Me: You mean like putting your dick between the mattress and the bed frame? (this being one of Kev's more successful suggestions)

Marco: NoThat's been doing the rounds for ages. Has he given you any really good suggestions?

Me: Well, Kev told me that if you put your balls in a glass of water whilst you're wanking, your balls shrivel right up and you shoot it twice as far.



 (what Kev didn't tell me, is that you get water all over the bedroom carpet).

Marco: Did he?  I'm not trying that. It's stupid. That's never going to work.

Me: Me either,



 (not after the mess it caused last time I think to myself), 


he talks some right old bollocks, Kev does.

Marco: Has Kev told you any more ways to get off? 



Marco has of course realised by this stage that he has tapped into a great resource and he is determined to extract the Great Oracle Mitton of all his knowledge on the noble art of masturbation. Only then will he inform the Great Oracle of his own ingenious addition to this arsenal of pleasure. And all the while, the Great Oracle Mitton will use Kev as a scape goat, to unleash his own, ever increasing catalogue of innovative techniques.

The conversation draws to it's natural climax (no pun intended) and a short silence ensues as Marco mentally assimilates all of this new stimuli. He then chooses this moment to tell me about his own spectacular device of pleasure. The home made vibrator.

Marco: I USED to make my own vibrator. (his emphasis on the word USED to, does not fool me. I am certain that he has recently made one).


Me: Really! (ears pricking up) And how did you USED to make it?



Marco: Well! Do you know those big Ever Ready batteries with the screw down contact points at the top?


Me: Yeah. I used to have one with my motorised Lego set.

Marco: Well, you need one of those and some wires with little loops on that connect to the contact points.

Me: Right!

Marco:  Then, you connect that to the Scalextric motor.



Me: Ok. So it's spins really fast (I volunteer the sum total of my engineering knowledge).

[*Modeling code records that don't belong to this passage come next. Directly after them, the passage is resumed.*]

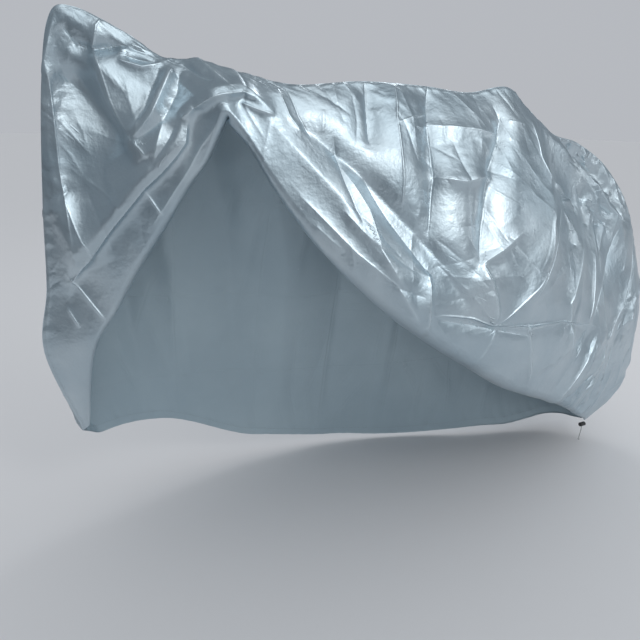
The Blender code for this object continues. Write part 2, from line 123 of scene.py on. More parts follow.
# The main folds of each panel, as lines seen from the side.  A line's points are (x, z), its
# width is the distance over which it falls to a third on its upper side (width_up) and on its
# lower side (width_low), and height is how far it stands out (-: in).
Fold = namedtuple("Fold", "name line width_up width_low height")
LEFT_FOLDS = (
    Fold("slack over front strip", ((-0.41, 0.99), (-0.44, 0.93), (-0.51, 0.85), (-0.57, 0.77),
         (-0.66, 0.65)), 0.055, 0.012, 0.022),
    Fold("hollow under bar end", ((-0.62, 1.06), (-0.58, 0.98), (-0.53, 0.91)),
         0.028, 0.045, -0.024),
    Fold("ridge under bar end", ((-0.57, 1.08), (-0.55, 1.00), (-0.53, 0.94), (-0.50, 0.89)),
         0.045, 0.014, 0.016),
    Fold("front ridge", ((-0.65, 1.10), (-0.66, 0.90), (-0.65, 0.74)), 0.030, 0.030, 0.014),
    Fold("bar end cap", ((-0.61, 1.10), (-0.57, 1.09), (-0.52, 1.10)), 0.025, 0.025, -0.012),
    Fold("hanging lobe", ((-0.44, 1.05), (-0.48, 0.98), (-0.52, 0.94)), 0.018, 0.018, 0.018),
    Fold("low front lobe", ((-0.65, 0.82), (-0.63, 0.74), (-0.60, 0.68)), 0.030, 0.030, 0.015),
    Fold("over the bar", ((-0.44, 0.97), (-0.39, 1.01), (-0.33, 1.02), (-0.28, 0.98)),
         0.028, 0.014, 0.014),
    Fold("slanting ridge", ((-0.30, 0.98), (-0.17, 0.83), (-0.07, 0.68), (-0.02, 0.57)),
         0.035, 0.030, 0.014),
    Fold("slanting hollow", ((-0.23, 0.97), (-0.11, 0.87), (0.01, 0.73), (0.10, 0.60)),
         0.035, 0.040, -0.022),
    Fold("top crease 1", ((-0.06, 1.03), (-0.09, 0.92)), 0.025, 0.025, -0.010),
    Fold("top crease 2", ((0.09, 1.03), (0.04, 0.93), (0.01, 0.76)), 0.025, 0.025, -0.010),
    Fold("cross ridge", ((0.02, 0.87), (0.11, 0.86), (0.20, 0.87)), 0.030, 0.030, 0.012),
    Fold("saddle crease", ((0.27, 1.00), (0.23, 0.92), (0.17, 0.83), (0.12, 0.69)),
         0.030, 0.035, -0.018),
    Fold("upright ridge", ((0.12, 0.69), (0.14, 0.62), (0.16, 0.56)), 0.028, 0.028, 0.012),
    Fold("saddle corner ridge", ((0.38, 0.99), (0.40, 0.88), (0.36, 0.74), (0.25, 0.61)),
         0.040, 0.035, 0.016),
    Fold("low cross crease", ((-0.01, 0.60), (0.16, 0.56), (0.42, 0.52), (0.59, 0.46)),
         0.030, 0.025, -0.012),
    Fold("tail knuckle", ((0.44, 0.97), (0.56, 0.90), (0.69, 0.83), (0.84, 0.73), (0.88, 0.64)),
         0.028, 0.055, 0.024),
    Fold("tail hollow", ((0.50, 0.96), (0.66, 0.91), (0.82, 0.83), (0.94, 0.70)),
         0.030, 0.030, -0.022),
    Fold("tail upright", ((0.60, 0.70), (0.52, 0.60), (0.45, 0.45)), 0.030, 0.030, 0.008),
    Fold("heel ridge", ((0.70, 0.45), (0.60, 0.37), (0.50, 0.28)), 0.030, 0.030, 0.014),
)
RIGHT_FOLDS = (
    Fold("from bar end", ((-0.60, 1.08), (-0.56, 0.75), (-0.50, 0.30)), 0.045, 0.040, 0.020),
    Fold("behind bar end", ((-0.52, 1.04), (-0.44, 0.75), (-0.38, 0.30)), 0.040, 0.045, -0.018),
    Fold("from stem", ((-0.38, 1.02), (-0.30, 0.70), (-0.24, 0.20)), 0.045, 0.045, 0.018),
    Fold("behind stem", ((-0.26, 0.98), (-0.16, 0.65), (-0.12, 0.15)), 0.050, 0.050, -0.014),
    Fold("mid fold", ((-0.04, 1.00), (0.00, 0.70), (0.02, 0.15)), 0.040, 0.045, 0.014),
    Fold("under saddle", ((0.22, 0.99), (0.18, 0.70), (0.18, 0.15)), 0.045, 0.050, -0.014),
    Fold("from saddle rear", ((0.36, 1.00), (0.40, 0.65), (0.42, 0.15)), 0.045, 0.045, 0.020),
    Fold("tail fold", ((0.50, 0.92), (0.62, 0.60), (0.66, 0.15)), 0.045, 0.050, -0.016),
    Fold("tail ridge", ((0.66, 0.88), (0.80, 0.60), (0.80, 0.25)), 0.045, 0.050, 0.014),
)

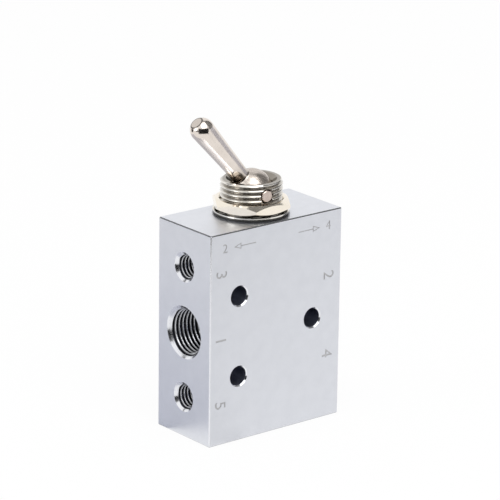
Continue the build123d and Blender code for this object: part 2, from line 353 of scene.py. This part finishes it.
def cad_shape(node_name):
    """A CAD node's shape as a new mesh with its triangles joined."""
    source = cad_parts[node_name].data
    vertices = [vertex.co.copy() for vertex in source.vertices]
    faces = [tuple(polygon.vertices) for polygon in source.polygons]
    return joined_mesh(node_name, vertices, faces)


def rounded_shading(mesh, edge_angle=real_edge_angle):
    """Smooth shading that keeps every edge sharper than the angle."""
    mesh.shade_smooth()
    mesh.set_sharp_from_angle(angle=math.radians(edge_angle))


def piece(name, mesh, body, node_name):
    """A finished piece that stands for a CAD node, with its place in its mesh."""
    item = in_scene(name, mesh)
    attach(item, body)
    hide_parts(node_name)
    return item


def plain_mesh(item):
    """The mesh that an object's text, curve or modifiers come to."""
    bpy.context.view_layer.update()
    evaluated = item.evaluated_get(bpy.context.evaluated_depsgraph_get())
    return bpy.data.meshes.new_from_object(evaluated)


def carved(mesh, cutter_mesh, operation="DIFFERENCE"):
    """One mesh cut by, or fused with, another. The cut walls keep the cutter's finish."""
    target = in_scene("target", mesh)
    cutter = in_scene("cutter", cutter_mesh)
    cut = target.modifiers.new("cut", "BOOLEAN")
    cut.operation = operation
    cut.solver = "EXACT"
    cut.object = cutter
    cut.material_mode = "TRANSFER"
    result = plain_mesh(target)
    result.name = mesh.name
    bpy.data.objects.remove(target)
    bpy.data.objects.remove(cutter)
    return result


# Heights of the marks above the block's foot, and places across its face
mark_depth = 0.06 * MM
mark_line = 0.17 * MM
arrow_z = 38.95 * MM
arrow_tail_x, arrow_tip_x = 5.2 * MM, 10.5 * MM
arrow_head_length, arrow_head_half = 1.75 * MM, 0.62 * MM
arrow_label_x = 12.6 * MM
arrow_label_size = 2.5 * MM
near_label_x, far_label_x = -13.55 * MM, 12.75 * MM
label_size = 3.6 * MM
label_turn = math.radians(-90)
letter_steps = 4


def lever_arrow(way):
    """A line with an outlined triangle at its tip, to the right (1) or to the left (-1)."""
    tail_x, tip_x = way * arrow_tail_x, way * arrow_tip_x
    root_x = tip_x - way * arrow_head_length
    half = mark_line / 2
    outer = [(tail_x, arrow_z - half), (root_x, arrow_z - half),
             (root_x, arrow_z - arrow_head_half), (tip_x, arrow_z),
             (root_x, arrow_z + arrow_head_half), (root_x, arrow_z + half),
             (tail_x, arrow_z + half)]
    slope = arrow_head_length / arrow_head_half
    inset_tip = mark_line * math.sqrt(1 + slope ** 2)
    inner_x = root_x + way * mark_line
    inner_half = arrow_head_half * (1 - (inset_tip + mark_line) / arrow_head_length)
    inner = [(inner_x, arrow_z - inner_half), (tip_x - way * inset_tip, arrow_z),
             (inner_x, arrow_z + inner_half)]
    return [outer, inner]


def marks_mesh(name, loops, characters):
    """Flat shapes, and characters as (text, x, y, size, turn), given a depth both ways."""
    drawing = bpy.data.curves.new(name, "CURVE")
    drawing.dimensions = "2D"
    drawing.fill_mode = "BOTH"
    drawing.extrude = mark_depth
    for loop in loops:
        spline = drawing.splines.new("POLY")
        spline.points.add(len(loop) - 1)
        for point, (x, y) in zip(spline.points, loop):
            point.co = (x, y, 0, 1)
        spline.use_cyclic_u = True
    layers = [(drawing, Matrix.Identity(4))]
    for text, x, y, size, turn in characters:
        letter = bpy.data.curves.new(name, "FONT")
        letter.body = text
        letter.size = size
        letter.align_x = "CENTER"
        letter.align_y = "CENTER"
        letter.extrude = mark_depth
        letter.resolution_u = letter_steps
        layers.append((letter, Matrix.Translation((x, y, 0)) @ Matrix.Rotation(turn, 4, "Z")))
    vertices, faces = [], []
    for data, place in layers:
        holder = in_scene(name, data)
        flat = plain_mesh(holder)
        first = len(vertices)
        vertices.extend(place @ vertex.co for vertex in flat.vertices)
        faces.extend(tuple(first + index for index in polygon.vertices)
                     for polygon in flat.polygons)
        bpy.data.objects.remove(holder)
    return joined_mesh(name, vertices, faces)


mark_cutter = marks_mesh("marks", lever_arrow(-1) + lever_arrow(1), [
    ("2", -arrow_label_x, arrow_z, arrow_label_size, 0.0),
    ("4", arrow_label_x, arrow_z, arrow_label_size, 0.0),
    ("3", near_label_x, exhaust_b_z, label_size, label_turn),
    ("1", near_label_x, supply_z, label_size, label_turn),
    ("5", near_label_x, exhaust_a_z, label_size, label_turn),
    ("2", far_label_x, outlet_b_z, label_size, label_turn),
    ("4", far_label_x, outlet_a_z, label_size, label_turn),
])
upright_turn = Matrix.Rotation(math.radians(90), 4, "X")
mark_cutter.transform(Matrix.Translation((0, block_low.y, 0)) @ upright_turn)
mark_cutter.materials.append(cut_marks)

# Drilled walls lie deeper than the countersinks and get painted shade. A slanted face
# nearer the outside is a countersink or, close to two sides of the block, one of its
# broken edges; those along the top and foot are coloured darker as painted shade.
countersink_depth = 0.48 * MM
edge_reach = 0.25 * MM
square_on = 0.9
nearly_upright = 0.2
machined_slot, shaded_bore_slot, shaded_edge_slot = 1, 2, 3
block_mesh = cad_shape("valve_block")
for finish in (satin_aluminium, machined_aluminium, drilled_aluminium, edge_aluminium):
    block_mesh.materials.append(finish)
for face in block_mesh.polygons:
    insets = sorted(min(face.center[axis] - block_low[axis], block_high[axis] - face.center[axis])
                    for axis in range(3))
    slanted = max(abs(value) for value in face.normal) < square_on
    if insets[0] > countersink_depth:
        face.material_index = shaded_bore_slot
    elif slanted and insets[1] <= edge_reach and abs(face.normal.z) >= nearly_upright:
        face.material_index = shaded_edge_slot
    elif slanted:
        face.material_index = machined_slot
block_mesh = carved(block_mesh, mark_cutter)

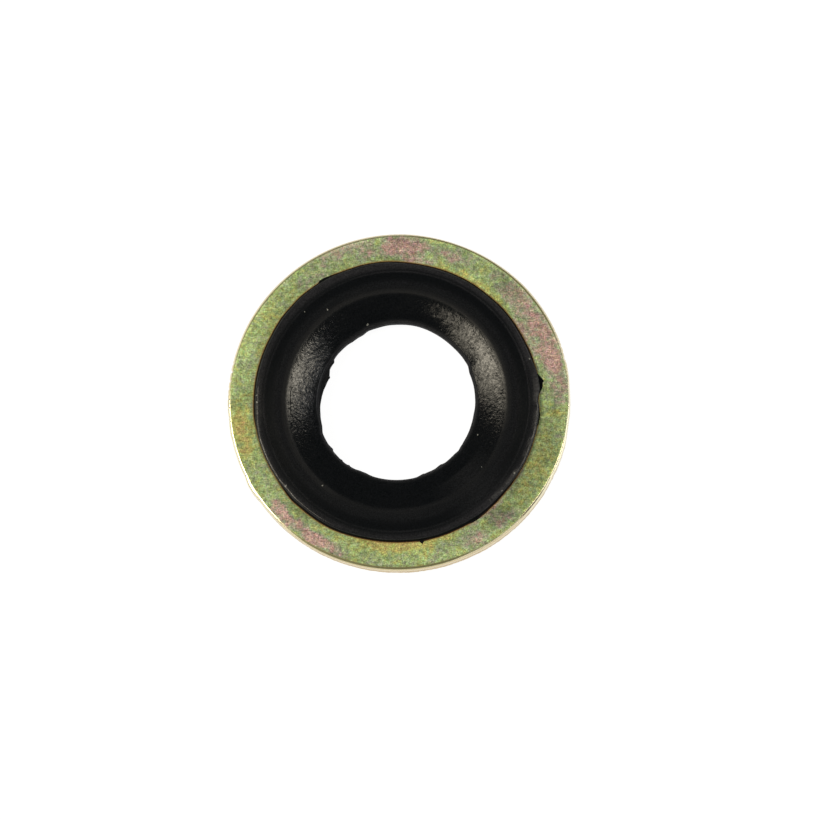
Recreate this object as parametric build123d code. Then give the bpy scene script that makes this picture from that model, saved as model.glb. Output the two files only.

Marco: Exactly.  Then you get a toilet roll tube and you cut it down one edge, so that it fits on your knob and you line it with cotton wool to make it more comfortable.

Me: And then what? How do you fix the motor to the toilet roll tube? (I can hardly contain myself with excitement).



Marco: Just tape it on. Put tape around the whole thing to hold it tight.

Me: That's brilliant. (I shout out in the midst of a EUREKA moment).

Now fast forward a few years and Marco and I have just returned to his parents house after a night at the local. The time not yet midnight we retire to the Blue room for a few more beers. The Blue room being so named because of the colour of walls and nothing more ominous (despite what you may think in light of what's to follow).

Over the years since Marco first informed me about his special creation my questions of its existence have cropped up on many an occasion. Like the Spear of Destiny and the Crystal Skull before it, the infamous home made vibrator has almost become an object of mythology to me. It's very existence can surely only spell misery and ill fortune for all those that are to encounter it. I should have heeded the warnings that my intuition had instilled me with.



But so it was, and against his better judgement, that this ordinary Saturday night, some time in the summer of 1987, I convinced Marco to dispel the myth. And I put this to you now. That some myths are better left with their mythical status intact. They say that curiosity killed the cat. I would have quite happily fought a lion to be afforded the opportunity to rewind the clock and not to be sat with a Heath Robinson device taped around my old boy, when Marco's mum entered the Blue room on the fateful Saturday night.

Whether she chose not acknowledge the fact that I was sat with a vibrating cushion on my lap and my trousers around my ankles, or she she truly did not notice this, I will never know. Although she must have found it strange that I was sat watching highlights of the Chelsea flower show. My lightning reflexes obviously not lightning enough to select a more credible TV channel in my haste to get the porn off the screen.



 

2 comments:

Robin Brown said...

Sublime, Andy. Just sublime.

Sarah said...

Funny. IDK anymore. It's just horribly funny.